[Prefaces and Prologues to Famous Books by Charles W. Eliot]@TWC D-Link book
Prefaces and Prologues to Famous Books

PREFACE TO LYRICAL BALLADS
19/29

This principle is the great spring of the activity of our minds, and their chief feeder.
From this principle the direction of the sexual appetite, and all the passions connected with it, take their origin: it is the life of our ordinary conversation; and upon the accuracy with which similitude in dissimilitude, and dissimilitude in similitude are perceived, depend our taste and our moral feelings.

It would not be a useless employment to apply this principle to the consideration of metre, and to show that metre is hence enabled to afford much pleasure, and to point out in what manner that pleasure is produced.

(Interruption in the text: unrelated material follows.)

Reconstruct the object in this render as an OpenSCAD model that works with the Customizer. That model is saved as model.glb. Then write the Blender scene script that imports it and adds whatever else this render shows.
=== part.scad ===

But my limits will not permit me to enter upon this subject, and I must content myself with a general summary.
I have said that poetry is the spontaneous overflow of powerful feelings: it takes its origin from emotion recollected in tranquillity: the emotion is contemplated till, by a species of reaction, the tranquillity gradually disappears, and an emotion, kindred to that which was before the subject of contemplation, is gradually produced, and does itself actually exist in the mind.

In this mood successful composition generally begins, and in a mood similar to this it is carried on; but the emotion, of whatever kind, and in whatever degree, from various causes, is qualified by various pleasures, so that in describing any passions whatsoever, which are voluntarily described, the mind will, upon the whole, be in a state of enjoyment.

If Nature be thus cautious to preserve in a state of enjoyment a being so employed, the Poet ought to profit by the lesson held forth to him, and ought especially to take care, that, whatever passions he communicates to his Reader, those passions, if his Reader's mind be sound and vigorous, should always be accompanied with an overbalance of pleasure.